Фицджеральд прав: его роман похож на запеканку, в нем можно без особого труда отыскать мотивы и флоберовского «Воспитания чувств», и бальзаковских «Утраченных иллюзий», и джойсовского «Портрета художника в молодые годы» — этого классического романа католического воспитания. Его герой, этот романтический эгоист, про которого говорится, что «он вяло оглянулся на реку своей жизни», испытал «утрату веры в помощь извне», что в нем «скопилось разочарование», что он готов прожить жизнь не без приятности, «не посвящая ее поискам святого Грааля», в финале все же находит себя, что, впрочем, ни в коей мере не соответствует логике повествования. Находит себя… в социализме. Причем в социализме довольно странного образца.
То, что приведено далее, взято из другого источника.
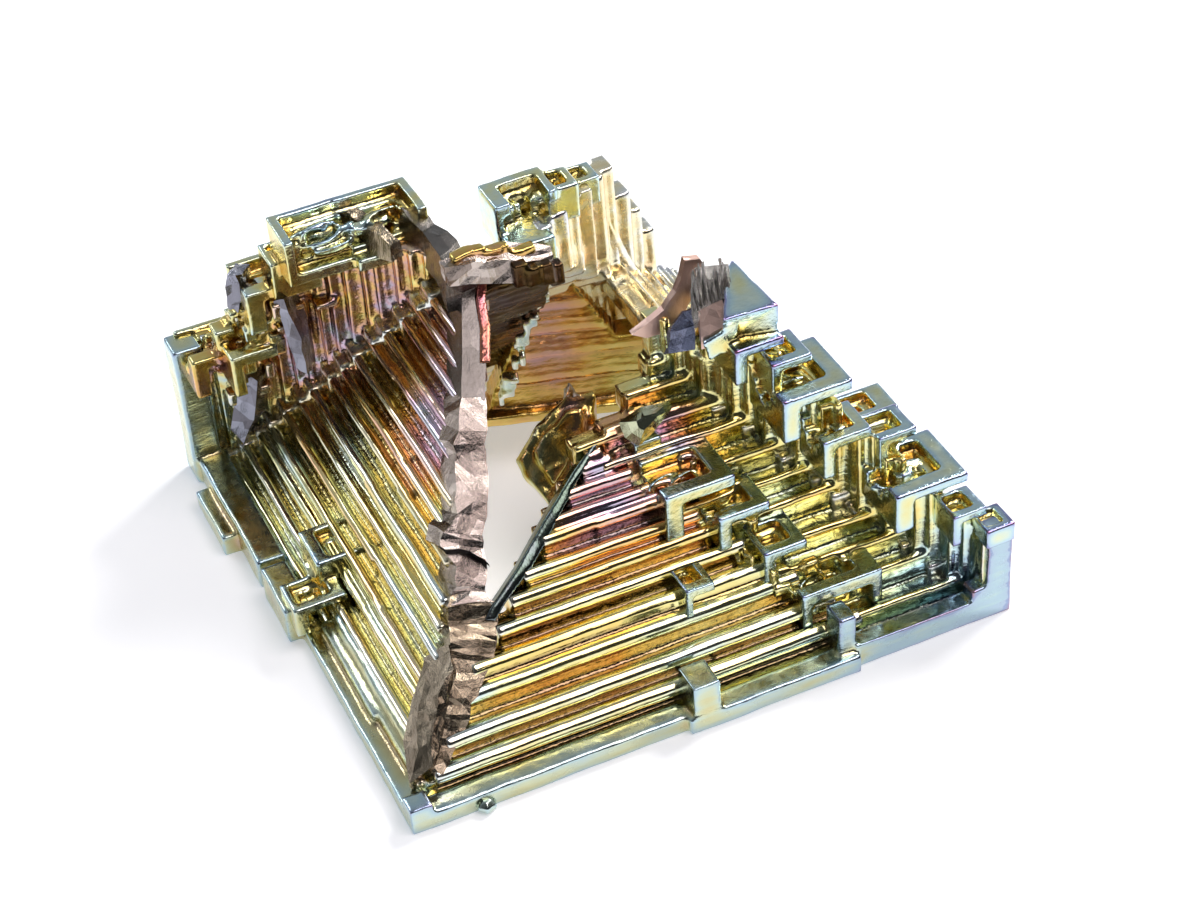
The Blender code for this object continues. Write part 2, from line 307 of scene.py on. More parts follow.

Эмори Блейн, как и Фицджеральд, терпеть не может бедность и бедных и в то же время в финале убежденно проповедует навязанные ему автором «равенство и братство»: «У всех детей должны быть для начала равные шансы». И даже превозносит «русский эксперимент», хотя «там и хватили через край». Через край хватил и Фицджеральд: социализм у него носит романтический, даже, пожалуй, ницшеанский оттенок: «Я обрел себя на одиночество ради великой цели».